- **Material provided**
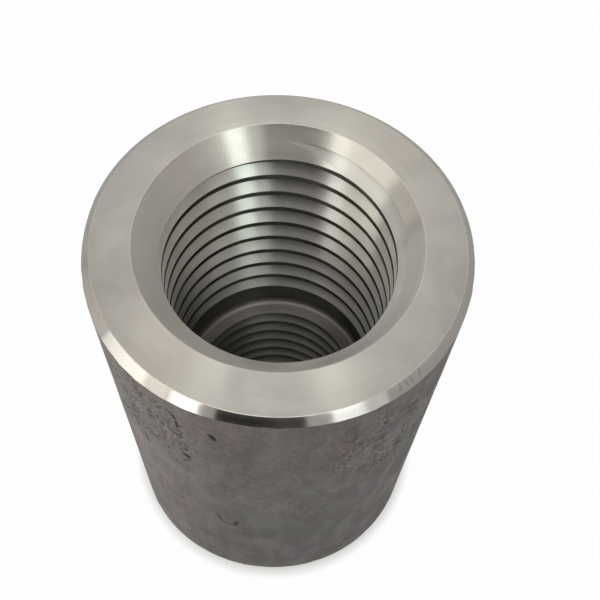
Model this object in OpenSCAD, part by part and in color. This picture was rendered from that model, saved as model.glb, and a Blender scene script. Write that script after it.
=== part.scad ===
// Transition coupler for two reinforcing bars of different size.
// One steel sleeve, sawn from round bar, faced, bored, countersunk and tapped.
// It stands on its lower end: +Z runs along the bore, and the origin is the
// centre of the lower face. The bores are drawn at tapping size, which is the
// minor diameter of their metric threads.

/* [Sleeve] */
// Outer diameter of the round bar
sleeve_d = 51; // [48:0.5:64]
// Length over the two faced ends
sleeve_len = 73; // [60:0.5:92]
// Width of the 45 degree chamfer round each outer edge
edge_chamfer = 1; // [0.2:0.1:2]

/* [Upper bore, for the larger bar] */
// Nominal diameter of the upper thread
upper_thread_d = 36; // [30:0.5:44]
// Pitch of the upper thread
upper_pitch = 4; // [3:0.25:5]
// Depth from the upper face to the shoulder
upper_bore_depth = 44.2; // [36:0.1:54]
// Radius left by the boring tool's nose where the wall meets the shoulder
tool_nose_r = 0.5; // [0.2:0.1:0.8]

/* [Lower bore, for the smaller bar] */
// Nominal diameter of the lower thread
lower_thread_d = 30; // [24:0.5:36]
// Pitch of the lower thread
lower_pitch = 3.5; // [2.5:0.25:4.5]

/* [Countersinks] */
// How far each countersink's mouth stands outside its thread's nominal radius
sink_margin = 1.1; // [0.4:0.1:1.6]
// Included angle of both countersinks
sink_angle = 90; // [60:5:120]

/* [Hidden] */
$fn = 96;

// Minor diameter of an ISO metric internal thread: D - 1.0825 P
MINOR_PER_PITCH = 5 / 8 * sqrt(3);
function tapping_r(thread_d, pitch) = (thread_d - MINOR_PER_PITCH * pitch) / 2;
function sink_r(thread_d) = thread_d / 2 + sink_margin;
function sink_depth(mouth_r, bore_r) = (mouth_r - bore_r) / tan(sink_angle / 2);

sleeve_r = sleeve_d / 2;
face_r = sleeve_r - edge_chamfer;
shoulder_z = sleeve_len - upper_bore_depth;

upper_bore_r = tapping_r(upper_thread_d, upper_pitch);
upper_sink_r = sink_r(upper_thread_d);
upper_sink_z = sleeve_len - sink_depth(upper_sink_r, upper_bore_r);

lower_bore_r = tapping_r(lower_thread_d, lower_pitch);
lower_sink_r = sink_r(lower_thread_d);
lower_sink_z = sink_depth(lower_sink_r, lower_bore_r);

// The fillet fits on the shoulder, however narrow a pair of threads leaves it
fillet_r = max(0, min(tool_nose_r, upper_bore_r - lower_bore_r));

// Half section of the sleeve, counterclockwise from the lower mouth
module sleeve_section()
    polygon([
        [lower_sink_r, 0],
        [face_r, 0],
        [sleeve_r, edge_chamfer],
        [sleeve_r, sleeve_len - edge_chamfer],
        [face_r, sleeve_len],
        [upper_sink_r, sleeve_len],
        [upper_bore_r, upper_sink_z],
        [upper_bore_r, shoulder_z],
        [lower_bore_r, shoulder_z],
        [lower_bore_r, lower_sink_z],
    ]);

// Metal left in the corner between the upper wall and the shoulder
module corner_fillet()
    translate([upper_bore_r - fillet_r, shoulder_z])
        difference() {
            square(fillet_r);
            translate([0, fillet_r]) circle(fillet_r);
        }

module coupler_sleeve()
    color([0.46, 0.45, 0.43])
        rotate_extrude() {
            sleeve_section();
            if (fillet_r > 0) corner_fillet();
        }

coupler_sleeve();
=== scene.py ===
"""Looks of a stepped rebar coupler: one steel sleeve with two tapped bores, in a small light studio.

The sleeve is built as a ring of half sections. Each section is drawn at its own azimuth, with the
two threads cut where their helices pass, and neighbouring sections are stitched together.

Lengths are in millimetres, and become metres where a mesh, lamp or camera is made. Depth is measured
down from the upper face. Azimuth is in degrees, 0 towards the camera and 90 to its right.
"""
import logging
import math
from dataclasses import dataclass, replace
from enum import Enum
from typing import Any, NamedTuple

import bpy
from mathutils import Matrix, Vector


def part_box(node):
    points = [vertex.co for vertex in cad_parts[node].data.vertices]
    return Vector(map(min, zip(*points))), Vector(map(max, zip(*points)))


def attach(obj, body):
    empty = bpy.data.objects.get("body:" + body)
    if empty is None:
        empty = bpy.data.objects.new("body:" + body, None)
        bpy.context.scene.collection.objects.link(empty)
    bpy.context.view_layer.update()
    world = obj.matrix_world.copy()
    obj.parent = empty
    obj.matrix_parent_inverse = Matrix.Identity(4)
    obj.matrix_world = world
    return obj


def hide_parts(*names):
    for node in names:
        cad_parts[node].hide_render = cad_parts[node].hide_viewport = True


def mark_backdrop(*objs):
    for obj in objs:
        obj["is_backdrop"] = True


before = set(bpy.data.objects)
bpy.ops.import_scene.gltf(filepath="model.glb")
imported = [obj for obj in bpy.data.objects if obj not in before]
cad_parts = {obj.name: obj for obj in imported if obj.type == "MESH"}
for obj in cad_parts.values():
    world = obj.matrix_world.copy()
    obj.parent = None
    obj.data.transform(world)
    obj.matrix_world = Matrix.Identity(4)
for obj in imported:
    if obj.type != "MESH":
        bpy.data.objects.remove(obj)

LOG = logging.getLogger("coupler")

NODE = "coupler_sleeve"
MM = 0.001
MICROMETRE = 1e-6
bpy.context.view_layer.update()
FLANK = math.radians(37.5)

Colour = tuple[float, float, float]
Span = tuple[float, float]
Tag = tuple[str, int, int]
Wave = tuple[int, float, float]
Socket = bpy.types.NodeSocket

WHITE: Colour = (1.0, 1.0, 1.0)


def in_scene(name: str, data: bpy.types.ID) -> bpy.types.Object:
    """Makes an object and links it to the scene.

    Args:
        name: Of the object.
        data: Its mesh, lamp or camera.

    Returns:
        The object.
    """
    thing = bpy.data.objects.new(name, data)
    bpy.context.scene.collection.objects.link(thing)
    return thing


class Zone(Enum):
    """The sleeve's surfaces that are finished in their own way. The value is the material's index."""

    BARREL = 0
    CHAMFER = 1
    FACE = 2
    COUNTERSINK = 3
    FLANK = 4
    # Bore wall and thread crests: a darkened finish, painted shade.
    BORE = 5
    # The shoulder: a darkened finish, painted shade.
    SHOULDER = 6
    # The lower thread's flanks: a darkened copy of FLANK, painted shade.
    INNER_FLANK = 7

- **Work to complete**
Would you quote everything above from the line containing "the lower mouth" down to the line containing "if empty is"? Include both of those lines and nothing else.

- **Solution below**
// Half section of the sleeve, counterclockwise from the lower mouth
module sleeve_section()
    polygon([
        [lower_sink_r, 0],
        [face_r, 0],
        [sleeve_r, edge_chamfer],
        [sleeve_r, sleeve_len - edge_chamfer],
        [face_r, sleeve_len],
        [upper_sink_r, sleeve_len],
        [upper_bore_r, upper_sink_z],
        [upper_bore_r, shoulder_z],
        [lower_bore_r, shoulder_z],
        [lower_bore_r, lower_sink_z],
    ]);

// Metal left in the corner between the upper wall and the shoulder
module corner_fillet()
    translate([upper_bore_r - fillet_r, shoulder_z])
        difference() {
            square(fillet_r);
            translate([0, fillet_r]) circle(fillet_r);
        }

module coupler_sleeve()
    color([0.46, 0.45, 0.43])
        rotate_extrude() {
            sleeve_section();
            if (fillet_r > 0) corner_fillet();
        }

coupler_sleeve();
=== scene.py ===
"""Looks of a stepped rebar coupler: one steel sleeve with two tapped bores, in a small light studio.

The sleeve is built as a ring of half sections. Each section is drawn at its own azimuth, with the
two threads cut where their helices pass, and neighbouring sections are stitched together.

Lengths are in millimetres, and become metres where a mesh, lamp or camera is made. Depth is measured
down from the upper face. Azimuth is in degrees, 0 towards the camera and 90 to its right.
"""
import logging
import math
from dataclasses import dataclass, replace
from enum import Enum
from typing import Any, NamedTuple

import bpy
from mathutils import Matrix, Vector


def part_box(node):
    points = [vertex.co for vertex in cad_parts[node].data.vertices]
    return Vector(map(min, zip(*points))), Vector(map(max, zip(*points)))


def attach(obj, body):
    empty = bpy.data.objects.get("body:" + body)
    if empty is None:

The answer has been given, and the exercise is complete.